I argue that Obama’s ability to switch between different linguistic varieties has been an advantage in his political career. His speech can be seen as an example of transgressive, transracial politics.
What do you believe is the biggest takeaway from the research compiled in this book?
As leading scholars argue in the book, language is often overlooked as one of the most important cultural means that we have for distinguishing ourselves from others. But rather than being fixed and predetermined, we argue that racial identities can shift across contexts and even in moment-to-moment interactions.
We use the knowledge gained from our studies to argue for a new kind of politics – a transgressive, transracial politics – that considers both the powerful ways that race is taken up by people of color in contexts of racial inequality and the ways that we challenge the very process of racial categorization itself. Race is both a social construct and an important social reality. So how do we develop a new politics around that in this current moment?
What is raciolinguistics and why was it important to establish this field?
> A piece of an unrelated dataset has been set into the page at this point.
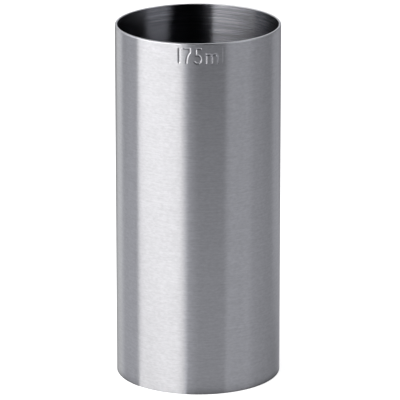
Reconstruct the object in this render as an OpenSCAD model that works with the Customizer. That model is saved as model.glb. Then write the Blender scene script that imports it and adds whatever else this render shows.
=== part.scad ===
// Thimble measure: a straight-sided steel cup that holds its stated volume when it is filled to the brim.
// A length of drawn tube makes the wall. A flat disc closes it a little above the lower edge, so that the
// cup stands on the edge of the tube, and a brazed seam holds the disc and seals it.
// The origin is the centre of the circle that the cup stands on. +Z points up, out of the mouth.
// Lengths are in millimetres.

/* [Body tube] */
// Outside diameter of the tube
tube_d = 48; // [36:0.5:72]
// Height from the standing edge to the brim
tube_h = 105; // [60:0.5:160]
// Thickness of the wall
wall = 0.7; // [0.5:0.05:1.2]
// Radius of the polished edge on the outside of the brim
brim_outer_r = 0.35; // [0.1:0.05:0.5]
// Radius of the polished edge on the inside of the brim
brim_inner_r = 0.2; // [0.1:0.05:0.5]
// Radius of the broken edges that the cup stands between
foot_edge_r = 0.2; // [0.1:0.05:0.3]

/* [Base disc] */
// Thickness of the disc
disc_t = 1; // [0.6:0.1:2]
// Height of the disc's underside above the standing edge
disc_recess = 1.4; // [1:0.1:6]
// Radius left on the disc's rim by blanking it from sheet
disc_edge_r = 0.2; // [0.1:0.05:0.3]

/* [Brazed seam] */
// Gap between the disc's rim and the bore, which the braze fills
braze_gap = 0.1; // [0.05:0.01:0.15]
// Clearance between the braze and the bore, so that their round faces never share space
seam_clearance = 0.02; // [0.01:0.01:0.04]
// Leg of the fillet under the disc
under_fillet_leg = 0.6; // [0.3:0.05:0.8]
// Leg of the fillet inside the cup
inner_fillet_leg = 0.35; // [0.2:0.05:0.5]

/* [Hidden] */
$fn = 180;

// Radii of the tube and of what goes in it
tube_r = tube_d / 2;
bore_r = tube_r - wall;
disc_r = bore_r - braze_gap;
seam_r = bore_r - seam_clearance;
// Height of the face that the drink stands on
disc_top = disc_recess + disc_t;
// Edges, which the wall limits
brim_outer = min(brim_outer_r, wall / 2);
brim_inner = min(brim_inner_r, wall / 2);
foot_edge = min(foot_edge_r, wall / 3);
disc_edge = min(disc_edge_r, disc_t / 3);
// The under fillet ends above the broken edge of the foot
under_leg = min(under_fillet_leg, disc_recess - foot_edge);
// A fillet's arc is centred this many legs from its corner, which gives braze its wetting angle
fillet_centre_share = 1.15;
// Overrun of every cutter
overrun = wall;

// Volume to the brim in cubic millimetres, to compare with the volume that the cup is made to hold
brim_volume = PI * pow(bore_r, 2) * (tube_h - disc_top);
echo(brim_volume_mm3 = brim_volume);

// What a quarter round takes off a square corner. The round's centre is at the origin
module corner_waste(r) {
    difference() {
        square(r + overrun);
        circle(r);
    }
}

// Hollow fillet in the corner at the origin, with its legs along -X and -Y
module fillet_section(leg) {
    difference() {
        translate([-leg, -leg]) square(leg);
        translate([-leg, -leg] * fillet_centre_share)
            circle(leg * norm([fillet_centre_share, fillet_centre_share - 1]));
    }
}

// Half section of the tube, with its polished brim and broken foot
module tube_section() {
    difference() {
        translate([bore_r, 0]) square([wall, tube_h]);
        translate([tube_r - brim_outer, tube_h - brim_outer]) corner_waste(brim_outer);
        translate([bore_r + brim_inner, tube_h - brim_inner]) mirror([1, 0]) corner_waste(brim_inner);
        translate([tube_r - foot_edge, foot_edge]) mirror([0, 1]) corner_waste(foot_edge);
        translate([bore_r + foot_edge, foot_edge]) rotate(180) corner_waste(foot_edge);
    }
}

// Half section of the disc, with the rounded rim of a blanked sheet
module disc_section() {
    difference() {
        translate([0, disc_recess]) square([disc_r, disc_t]);
        translate([disc_r - disc_edge, disc_top - disc_edge]) corner_waste(disc_edge);
        translate([disc_r - disc_edge, disc_recess + disc_edge]) mirror([0, 1]) corner_waste(disc_edge);
    }
}

// Half section of the braze: a film that takes in the disc's rounded rim, with a fillet at each end of it
module seam_section() {
    film_r = disc_r - disc_edge;
    difference() {
        union() {
            translate([film_r, disc_recess]) square([seam_r - film_r, disc_t]);
            translate([seam_r, disc_recess]) fillet_section(under_leg);
            translate([seam_r, disc_top]) mirror([0, 1]) fillet_section(inner_fillet_leg);
        }
        disc_section();
    }
}

module body_tube() {
    color("silver") rotate_extrude() tube_section();
}

module base_disc() {
    color("silver") rotate_extrude() disc_section();
}

module braze_seam() {
    color("lightgoldenrodyellow") rotate_extrude() seam_section();
}

body_tube();
base_disc();
braze_seam();
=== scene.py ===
import math

import bpy
import numpy as np
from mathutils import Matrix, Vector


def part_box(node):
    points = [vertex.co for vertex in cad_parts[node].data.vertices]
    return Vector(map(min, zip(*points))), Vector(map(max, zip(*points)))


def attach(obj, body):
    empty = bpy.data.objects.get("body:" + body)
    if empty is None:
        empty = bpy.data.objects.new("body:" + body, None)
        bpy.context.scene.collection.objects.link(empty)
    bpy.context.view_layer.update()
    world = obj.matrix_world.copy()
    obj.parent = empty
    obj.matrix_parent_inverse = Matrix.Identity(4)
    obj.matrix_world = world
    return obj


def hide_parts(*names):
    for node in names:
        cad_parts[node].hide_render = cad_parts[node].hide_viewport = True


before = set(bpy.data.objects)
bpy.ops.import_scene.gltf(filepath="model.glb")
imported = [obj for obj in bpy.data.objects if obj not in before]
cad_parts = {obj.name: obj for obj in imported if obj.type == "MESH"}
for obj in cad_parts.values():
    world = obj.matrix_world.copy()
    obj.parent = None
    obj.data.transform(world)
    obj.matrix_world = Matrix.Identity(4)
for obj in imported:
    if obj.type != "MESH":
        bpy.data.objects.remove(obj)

MM = 0.001
DEG = math.pi / 180

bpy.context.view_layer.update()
tube_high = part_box("body_tube")[1]

# Sizes that the frame gives
TUBE_R = tube_high.x
TUBE_H = tube_high.z

# Sizes of the tube that its box doesn't give
WALL = 0.7 * MM
BORE_R = TUBE_R - WALL
BRIM_OUTER_R = 0.35 * MM
BRIM_INNER_R = 0.2 * MM
FOOT_EDGE_R = 0.2 * MM
# Radii this close together are one radius
SAME_RADIUS = 1e-6 * MM


def new_object(name, data):
    obj = bpy.data.objects.new(name, data)
    bpy.context.scene.collection.objects.link(obj)
    return obj


# The volume mark: plain single-stroke figures and the unit, stamped into the wall near the brim. Its centres
# are distances round the wall from the side that faces the viewer.
MARK_TOP_BELOW_BRIM = 1.45 * MM
FIGURE_H = 4.3 * MM
FIGURE_W = 2.0 * MM
SMALL_LETTER_H = 2.6 * MM
SMALL_LETTER_W = 3.4 * MM
MARK_CENTRES = {"1": -5.35 * MM, "7": -3.25 * MM, "5": -0.03 * MM, "m": 4.0 * MM, "l": 7.3 * MM}
GROOVE_HALF_W = 0.37 * MM
GROOVE_DEPTH = 0.10 * MM
# The punches struck unevenly: shares of the groove's width and depth, for the figures that differ
STRIKE_SHARES = {"1": (1.5, 1.3), "5": (1.0, 0.85), "l": (1.0, 0.22)}
PLAIN_STRIKE = (1.0, 1.0)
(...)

Raciolinguistics examines how language shapes race and how race shapes language. It’s a field that grew out of a need to understand that there is a close relationship between race, racism and language and how these processes impact our lives across domains like politics and education.
Some linguists study language in a vacuum without theorizing race at all. On the other hand, race scholars that do think a lot about race oftentimes neglect the central role that language plays in processes of racialization.
So, in this book, we bring together cutting-edge, innovative scholars interested in explicating the increasingly vexed relationships between race, language and power in our rapidly changing world – from the U.S.-Mexico border to Brazil, Spain, South Africa, Israel and the United Kingdom.
What are your next steps for establishing raciolinguistics as a new field?
I founded the Stanford Center for Race, Ethnicity and Language (CREAL) in 2010 to help grow the field. It was the first and only center of its kind in the world. From there, in 2012, I served as founding director of the program in Race, Inequality and Language in Education (RILE), which now is one of the programs that receives the most applications in the Graduate School of Education.
There are several next steps, but the biggest two, for me, are these: I am now editing The Oxford Handbook of Language and Race with other leaders in the field, Jonathan Rosa, Angela Reyes and Mary Bucholtz. This is an explicit effort to build the field. Further, I have just begun editing a book series for Oxford University Press, Oxford Studies in Language and Race. Raciolinguistics is a collective effort, and scholars all over the country and the world are building it with us.